Long: We were in a pretty pressurized situation, with the need to get a lot of episodes done quickly. First, we were able to utilize the keyboard shortcuts feature in Premiere Pro to automatically set editors' keyboards to Final Cut or Avid mapping, whichever program the editor was most accustomed to. This alone was a huge help. The integration of After Effects and Photoshop—products we know well—with Premiere Pro also made the workflow seamless. After Effects handles the complex visual effects beautifully and the ability to work natively in Premiere Pro is critical; if we had to wait to transcode everything it would be ridiculously time consuming.

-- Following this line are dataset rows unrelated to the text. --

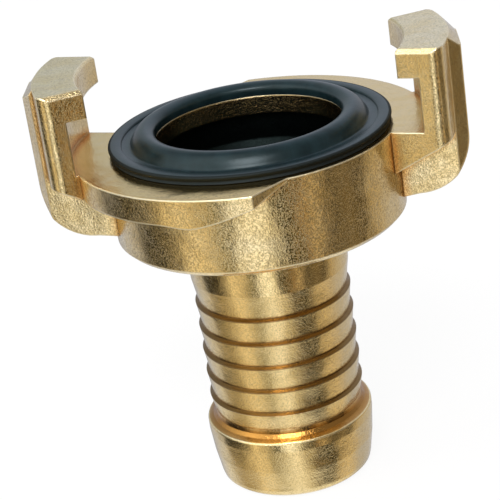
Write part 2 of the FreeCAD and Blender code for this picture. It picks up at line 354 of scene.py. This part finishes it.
foot_radius, foot_low, foot_high = 7.2, -0.04, -0.02
foot_steps = 64
# Painted shadow: the disc under the tail is near black.
foot_shadow_colour = (0.02, 0.02, 0.02, 1.0)
foot_profile = [(0.0, foot_low), (foot_radius, foot_low), (foot_radius, foot_high),
                (0.0, foot_high)]
foot = lathe("shaded_foot", foot_profile, foot_steps)
shade = bpy.data.materials.new("foot_shade")
n = Nodes(shade)
diffuse = n.add("ShaderNodeBsdfDiffuse", None, {"Color": foot_shadow_colour})[0]
n.add("ShaderNodeOutputMaterial", None, {"Surface": diffuse})
foot.data.materials.append(shade)


# Studio: a round room of pale sheets and dark gaps, in three rows one above the other, with a
# soft lamp high in front. The brass mirrors them as its bright and dark bands, and the camera
# sees plain white.
world = bpy.data.worlds.new("studio")
bpy.context.scene.world = world
n = Nodes(world)
way = n.add("ShaderNodeTexCoord")[0]
east, north, up = n.split(way)
turn = east.math("ARCTAN2", north * -1.0) / (2 * math.pi) + 0.5


def around(*stops):
    """Colours round the studio, at degrees from the front towards the right."""
    places = [(degrees / 360 + 0.5, colour) for degrees, colour in stops]
    return n.add("ShaderNodeValToRGB", {"stops": places}, {0: turn})[0]


sheets_high = around(
    (-180, (0.75, 0.82, 0.95)), (-168, (0.57, 0.64, 0.68)), (-140, (0.52, 0.55, 0.58)),
    (-95, (1.20, 1.25, 1.25)), (-68, (2.40, 2.40, 2.30)), (-20, (1.20, 1.20, 1.10)),
    (5, (0.90, 0.90, 0.85)), (45, (0.40, 0.38, 0.34)), (100, (0.40, 0.38, 0.36)),
    (150, (0.76, 0.80, 0.90)), (180, (0.75, 0.82, 0.95)),
)
sheets_low = around(
    (-180, (0.60, 0.62, 0.70)), (-160, (0.48, 0.50, 0.56)), (-138, (0.64, 0.66, 0.74)),
    (-118, (0.62, 0.60, 0.58)), (-104, (0.02, 0.02, 0.015)), (-82, (0.04, 0.035, 0.025)),
    (-70, (0.17, 0.15, 0.11)), (-52, (1.05, 0.90, 0.60)), (-38, (0.72, 0.60, 0.38)),
    (-28, (0.20, 0.19, 0.12)), (-20, (0.04, 0.04, 0.03)), (-12, (1.45, 1.45, 1.38)),
    (-2, (1.85, 1.90, 1.85)), (8, (0.90, 0.84, 0.66)), (15, (0.03, 0.03, 0.02)),
    (27, (0.03, 0.03, 0.02)), (34, (0.34, 0.21, 0.09)), (44, (0.66, 0.52, 0.30)),
    (58, (0.05, 0.045, 0.04)), (74, (0.20, 0.15, 0.08)), (88, (0.03, 0.025, 0.02)),
    (103, (0.58, 0.46, 0.27)), (120, (0.60, 0.56, 0.50)), (180, (0.60, 0.62, 0.70)),
)
sheets_deep = around(
    (-180, (0.60, 0.62, 0.70)), (-128, (0.88, 0.88, 0.86)), (-104, (0.50, 0.42, 0.28)),
    (-84, (0.44, 0.36, 0.21)), (-52, (1.00, 0.85, 0.56)), (-27, (0.36, 0.33, 0.22)),
    (-12, (0.85, 0.80, 0.64)), (2, (1.20, 1.16, 1.05)), (22, (0.60, 0.52, 0.34)),
    (38, (0.05, 0.04, 0.03)), (52, (0.02, 0.02, 0.01)), (64, (0.06, 0.05, 0.03)),
    (76, (0.62, 0.50, 0.30)), (92, (0.80, 0.66, 0.42)), (126, (0.54, 0.56, 0.64)),
    (180, (0.60, 0.62, 0.70)),
)
low_edge, high_edge, bottom_edge = -0.56, 0.12, -0.78
lamp_way = Vector((-0.05, -0.67, 0.74)).normalized()
lamp_edge = 0.975
lamp_light = (13.0, 12.6, 12.6, 1.0)
bottom_light = (1.1, 1.1, 1.05, 1.0)
studio = n.blend(up.above(low_edge, soft=0.12), sheets_deep, sheets_low)
studio = n.blend(up.above(high_edge, soft=0.3), studio, sheets_high)
studio = n.blend(n.dot(way, lamp_way).above(lamp_edge, soft=0.03), studio, lamp_light)
studio = n.blend(1 - up.above(bottom_edge, soft=0.2), studio, bottom_light)

# A narrow white sheet in front, below the lens, that only glossy surfaces see.
sweep_middle, sweep_half, sweep_fade = 0.49, 0.022, 0.012
sweep_low, sweep_high, sweep_share = -0.5, 0.0, 0.5
sweep_rise = (1 - up.above(sweep_high, soft=0.2)) * up.above(sweep_low)
sweep = turn.near(sweep_middle, sweep_half, sweep_fade) * sweep_rise
path = n.add("ShaderNodeLightPath")
camera_ray, glossy_ray, glass_ray = path[0], path[3], path[6]
seen = camera_ray + glass_ray + glossy_ray * sweep * sweep_share
colour = n.blend(seen, studio, plain_white)
shader = n.add("ShaderNodeBackground", None, {"Color": colour, "Strength": 1.0})[0]
n.add("ShaderNodeOutputWorld", None, {"Surface": shader})


# Camera: on the photograph's side of the object, looking a little down on it, and leaning so
# that the object tilts in the picture. Lens and distance give the photograph's perspective.
camera_lens, camera_sensor = 126.45, 36
camera_turn, camera_drop, camera_lean = 4.19, 22.5, -8.504
camera_distance = 192.72
camera_aim = (-1.52, -5.345, 29.6)
camera_data = bpy.data.cameras.new("camera")
camera_data.sensor_width = camera_sensor
camera_data.lens = camera_lens
camera_data.clip_start = 1.0 * MM
camera = bpy.data.objects.new("camera", camera_data)
bpy.context.scene.collection.objects.link(camera)
look = (Matrix.Rotation(math.radians(camera_turn), 4, "Z")
        @ Matrix.Rotation(math.radians(90 - camera_drop), 4, "X")
        @ Matrix.Rotation(math.radians(camera_lean), 4, "Z"))
aim = Matrix.Translation(Vector(camera_aim) * MM)
camera.matrix_world = aim @ look @ Matrix.Translation((0, 0, camera_distance * MM))
bpy.context.scene.camera = camera
bpy.context.scene.view_settings.view_transform = "Standard"
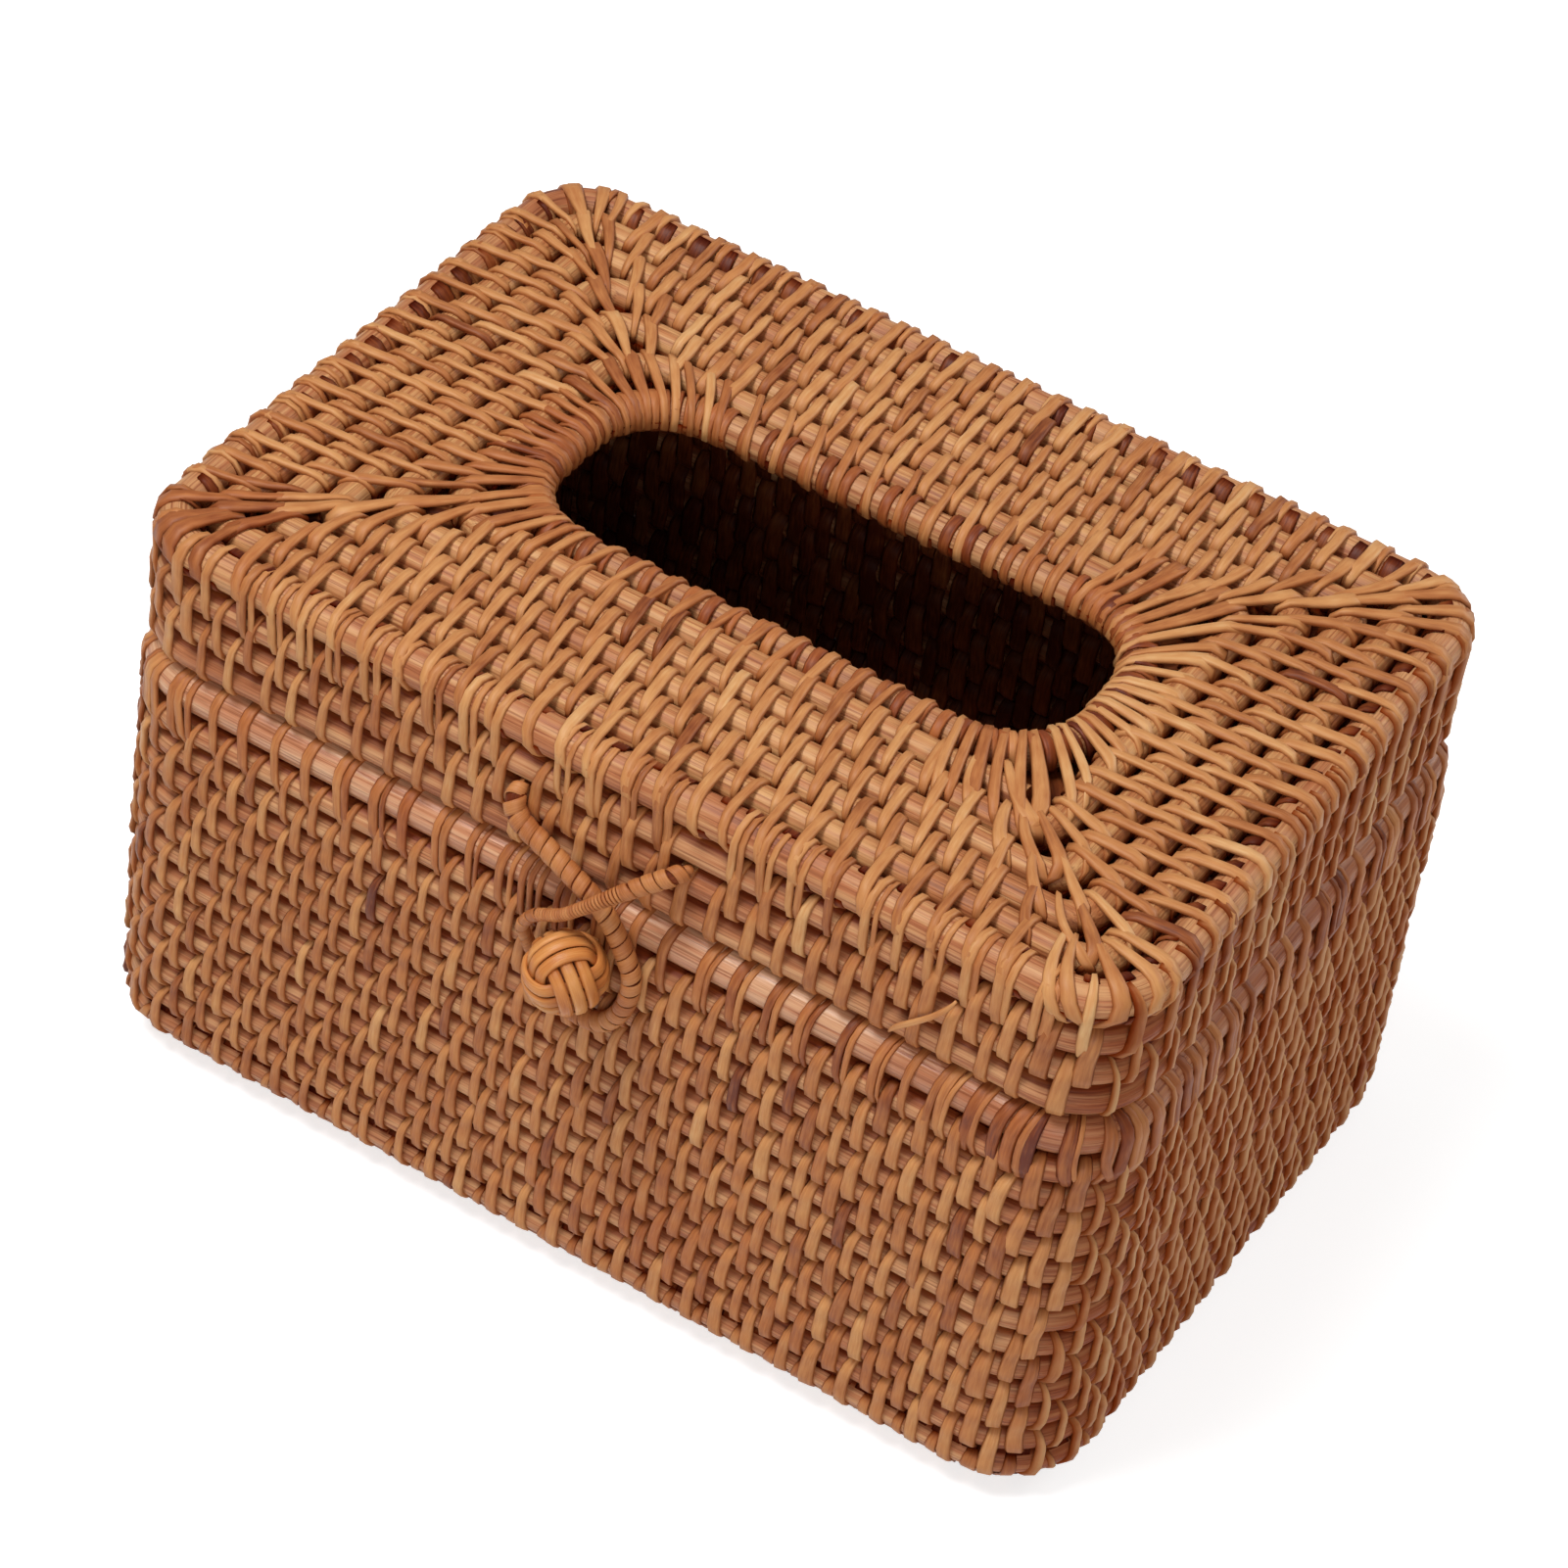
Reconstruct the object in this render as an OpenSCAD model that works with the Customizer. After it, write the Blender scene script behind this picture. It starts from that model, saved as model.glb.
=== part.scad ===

Adobe: Is there anything else that has helped you make this show a success?
Long: Another tool in our arsenal is Sapphire from GenArts. We’ve been longtime users of this special effects software, and it’s used on just about every show we work on. It was natural that we would find uses for it on this show even though it is not what you would call an effects intensive show, despite the fact that every shot is a composite. Sapphire has so many features it’s literally like a Swiss army knife. We are used to seeing its very dynamic and flashy transitions but it functions as a valuable aid as a repair tool, if there isn’t time to re-composite because of a looming deadline.

Adobe: All in all, how many episodes have you completed in how many months?
Long: We finished 30 episodes in six months. It has genuinely been an epic project with tremendous results and we are picked up for season two! Rest assured, even though an all-Adobe workflow was a new endeavor for Kappa Studios, Adobe software is in our future now. And, the people at Adobe really went the extra mile to make sure we had the resources and expertise to make the project a success.